Dunbar argues that the Township has conflicting application requirements because, in addition to the Ordinance requirements for site plan and variance applications, it lists requirements for a bifurcated submission, or "an application ... where the applicant has elected to submit a separate application for any required approval of subdivision, site plan or condition use." Franklin Township, N.J., Code c. 112, art. XXXVI, § 300 (2016). The record suggests, however, that Dunbar submitted a single site plan and use variance application. Further, it is undisputed that, whether Dunbar submitted a single application for site plan approval with a use variance or separate applications for site plan approval and for a use variance, Dunbar failed to include materials required by the Ordinance. It is inconceivable that Dunbar's confusion about which Ordinance provision applied resulted in its failure to comply with either.
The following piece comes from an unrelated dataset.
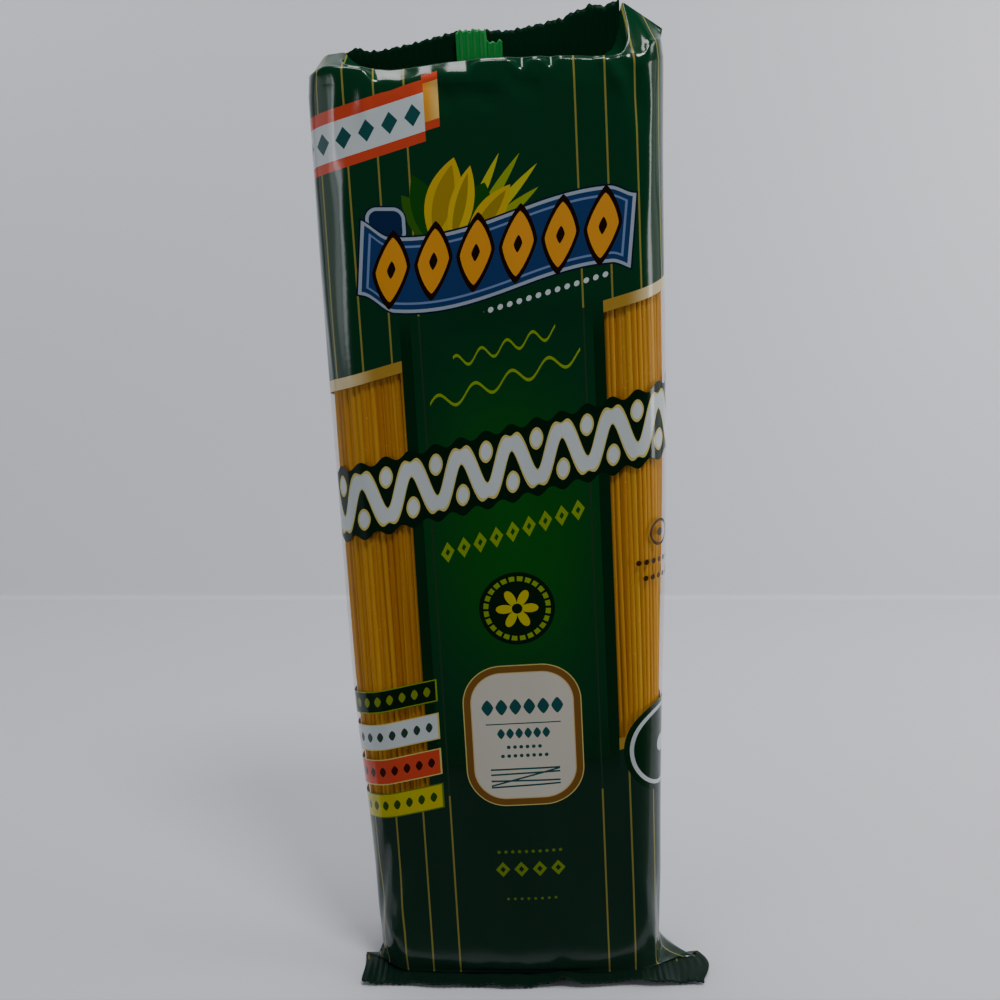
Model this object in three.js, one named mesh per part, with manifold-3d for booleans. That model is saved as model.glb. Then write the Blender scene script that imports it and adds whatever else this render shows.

N.J.S.A. 40:55D-3 calls for submission of "the application form and all accompanying documents required by ordinance." The Township's zoning officer properly determined that Dunbar's application did not include "all accompanying documents required by ordinance" and was, therefore, "incomplete." Because the application was incomplete and no waiver was sought, Dunbar's application could not benefit from the TOA Rule. Rather, Dunbar's application was properly subjected to the (d)(1) variance requirement. Hence, the decision of the Board to uphold the Township zoning officer's determination was not "arbitrary and capricious or unreasonable."
For the reasons set forth above, we affirm the judgment of the Appellate Division.
CHIEF JUSTICE RABNER and JUSTICES LaVECCHIA, ALBIN, PATTERSON, FERNANDEZ-VINA, and TIMPONE join in JUSTICE SOLOMON'S opinion.